The air raids on Wednesday and Thursday targeted hideouts of the Kurdistan Workers Party (PKK) in the Khakurk region of the Kurdish-held autonomous north of Iraq, General Metin Gurak told reporters here.

He made no mention of PKK losses but stressed that measures were taken to prevent harming the civilian population in the region.

The Turkish army has been targeting the PKK in Iraq — with the help of intelligence from NATO ally the United States — under a parliamentary authorisation for cross-border military action, which was first approved in 2007 and renewed for another year in October.

Ankara says about 2,000 PKK rebels are holed up in the mountains of northern Iraq, from where they launch attacks on Turkish territory as part of a 24-year separatist campaign.

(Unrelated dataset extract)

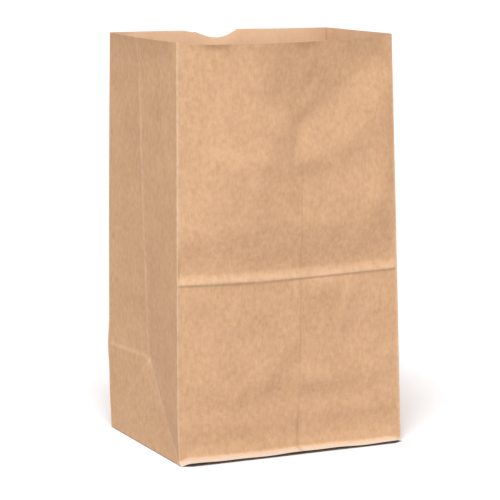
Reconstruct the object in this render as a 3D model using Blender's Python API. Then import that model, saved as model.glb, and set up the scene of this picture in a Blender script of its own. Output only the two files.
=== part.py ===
"""Brown paper lunch bag: one sheet of kraft paper, lapped into a tube, gusseted and folded shut at the base.

The bag stands open. -Y is the wide front with the pasted lap seam, +Y is the back with the thumb notch in
its rim, and -X and +X are the two gussets. The base lies on the plane z = 0, with its middle at the origin.

A box net is cut along every fold of the sheet, its corners are moved to the shape that the opened paper
takes, and Solidify gives it the paper's thickness: one ply in the walls, two in the lap, up to three in
the base. All sizes are in metres.
"""

import math

import bmesh
import bpy
from mathutils import Vector

# ---- Driving dimensions ----
BAG_WIDTH = 0.204
BAG_DEPTH = 0.150
BAG_HEIGHT = 0.340
PAPER = 0.00012

# The folded base: two end flaps inside, two long flaps outside that lap over each other in the middle.
BASE_LAP = 0.024
FLAP_DEPTH = (BAG_DEPTH + BASE_LAP) / 2

# The pasted seam on the front: its free edge, and how far the plies overlap.
SEAM_EDGE_X = 0.006
SEAM_LAP = 0.018
SEAM_RAMP = 0.010

# The rim: a shallow round thumb notch in the back panel, and a front that is cut a little lower.
NOTCH_WIDTH = 0.039
NOTCH_DEPTH = 0.0064
NOTCH_X = -0.0036
FRONT_RIM_DROP = 0.002
RIM_STEP_WIDTH = 0.009

# Folds that the flat, packed bag left in the walls.
GUSSET_APEX_Z = BAG_DEPTH / 2
BACK_CREASE_Z = BAG_DEPTH / 2
FRONT_CREASE_Z = BAG_DEPTH - 0.004

# How the opened bag stands. Each rim corner is moved by (x, y) from the corner of a true box.
RIM_SHIFT = {
    (-1, -1): (0.0005, -0.0005),
    (1, -1): (-0.0082, 0.0070),
    (-1, 1): (0.0030, -0.0010),
    (1, 1): (0.0024, -0.0008),
}
FRONT_BOW = 0.025
BOW_PEAK_X = -0.028
BOW_POWER_LEFT = 1.9
BOW_POWER_RIGHT = 1.15
BACK_BOW = -0.004
LEFT_CREASE_AT_RIM = 0.003
LEFT_CREASE_AT_APEX = -0.007
RIGHT_CREASE_AT_RIM = -0.006
RIGHT_CREASE_AT_APEX = -0.005

# The pressed ridge across the front, the fold at the foot of the front and the kinks at the base crease.
RIDGE_OUT = 0.0016
RIDGE_RISE = 0.008
RIDGE_LIP = 0.0006
FOOT_OUT = 0.0014
FOOT_ROLL = 0.0008
FOOT_RISE = 0.005
KINK_OUT = 0.0012
KINK_RISE = 0.030

# How fine the net is cut.
STEP_RUN = PAPER
ROW_PITCH = 0.024
COLUMN_PITCH = 0.017

NODE_NAME = "paper_bag"
HALF_WIDTH = BAG_WIDTH / 2
HALF_DEPTH = BAG_DEPTH / 2


def clear_scene():
    """Removes every object, so the script gives the same model each time."""
    for item in list(bpy.data.objects):
        bpy.data.objects.remove(item, do_unlink=True)


# ---- The cut lines of the net ----
def evenly(low, high, pitch):
    """Places from low up to high, at most one pitch apart, without the two ends."""
    count = max(1, math.ceil((high - low) / pitch))
    return [low + (high - low) * i / count for i in range(1, count)]


def fill_between(marks, pitch):
    """The marks in order, with evenly spaced places added wherever two are more than a pitch apart."""
    marks = sorted(marks)
    places = list(marks)
    for low, high in zip(marks, marks[1:]):
        places += evenly(low, high, pitch)
    return sorted(places)


def row_heights():
    """Heights of the cuts round the walls: each crease has its own, and the ridge has three."""
    marks = [
        0.0,
        FOOT_ROLL,
        FOOT_RISE,
        GUSSET_APEX_Z,
        FRONT_CREASE_Z - RIDGE_LIP,
        FRONT_CREASE_Z,
        FRONT_CREASE_Z + RIDGE_RISE,
        BAG_HEIGHT,
    ]
    return [z for z in fill_between(marks, ROW_PITCH) if 0.0 < z < BAG_HEIGHT]


def both_sides(edge):
    """The two cuts that hold the step at a ply's free edge."""
    return [edge - STEP_RUN / 2, edge + STEP_RUN / 2]


def column_places():
    """Cuts across the width: the seam's two free edges, the end flaps' edges, and the spaces between."""
    inner_seam_edge = SEAM_EDGE_X - SEAM_LAP
    end_flap_edge = HALF_WIDTH - FLAP_DEPTH
    marks = [-HALF_WIDTH, inner_seam_edge - SEAM_RAMP, HALF_WIDTH]
    for edge in (inner_seam_edge, SEAM_EDGE_X, -end_flap_edge, end_flap_edge):
        marks += both_sides(edge)
    return [x for x in fill_between(marks, COLUMN_PITCH) if abs(x) < HALF_WIDTH]


def depth_places():
    """Cuts across the depth: the gusset's centre crease and the long flaps' free edges."""
    marks = [-HALF_DEPTH, 0.0, HALF_DEPTH]
    for edge in (-BASE_LAP / 2, BASE_LAP / 2):
        marks += both_sides(edge)
    return [y for y in fill_between(marks, COLUMN_PITCH) if abs(y) < HALF_DEPTH]


# ---- The net ----
def cut(net, faces, point, normal):
    """Cuts the given faces along the plane through point."""
    edges = {edge for face in faces for edge in face.edges}
    verts = {vert for face in faces for vert in face.verts}
    parts = list(faces) + list(edges) + list(verts)
    bmesh.ops.bisect_plane(net, geom=parts, dist=1e-7, plane_co=point, plane_no=normal)


def faces_towards(net, axis, sign):
    """The net's faces that look along one axis."""
    return [face for face in net.faces if face.normal[axis] * sign > 0.9]


def cut_net():
    """An open-topped box of one skin, cut along the folds, the seam and the flaps."""
    net = bmesh.new()
    bmesh.ops.create_cube(net, size=1.0)
    bmesh.ops.scale(net, vec=(BAG_WIDTH, BAG_DEPTH, BAG_HEIGHT), verts=net.verts)
    bmesh.ops.translate(net, vec=(0, 0, BAG_HEIGHT / 2), verts=net.verts)
    net.normal_update()
    bmesh.ops.delete(net, geom=faces_towards(net, 2, 1), context="FACES_ONLY")

    for z in row_heights():
        cut(net, net.faces[:], (0, 0, z), (0, 0, 1))
    for x in column_places():
        cut(net, net.faces[:], (x, 0, 0), (1, 0, 0))
    for y in depth_places():
        cut(net, net.faces[:], (0, y, 0), (0, 1, 0))

    for side in (-1, 1):
        for end in (-1, 1):
            gusset = [f for f in faces_towards(net, 0, side) if f.calc_center_median().z < GUSSET_APEX_Z]
            gusset = [f for f in gusset if f.calc_center_median().y * end > 0]
            cut(net, gusset, (0, 0, GUSSET_APEX_Z), (0, end, HALF_DEPTH / GUSSET_APEX_Z))
            corner = Vector((side * HALF_WIDTH, end * HALF_DEPTH, 0))
            for shift in (-STEP_RUN / 2, STEP_RUN / 2):
                quarter = [f for f in faces_towards(net, 2, -1) if flap_quarter(f, side, end)]
                cut(net, quarter, corner - Vector((side * shift, 0, 0)), (side, -end, 0))
    return net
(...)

In November, Iraq, Turkey and the United States agreed to form a joint committee to track the threat posed by the PKK and enact measures to stop the militants’ activities.

Last month, Iraqi Foreign Minister Hoshyar Zebari said during a visit to Turkey that the three countries would set up a joint centre in the northern Iraqi city of Arbil to outline steps against the rebels.

Turkey has often accused the Iraqi Kurds of tolerating and even aiding the PKK.

The PKK, listed as a terrorist group by Ankara and much of the international community, took up arms for self-rule in Turkey’s Kurdish-majority southeast in 1984, sparking a conflict that has claimed about 44,000 lives.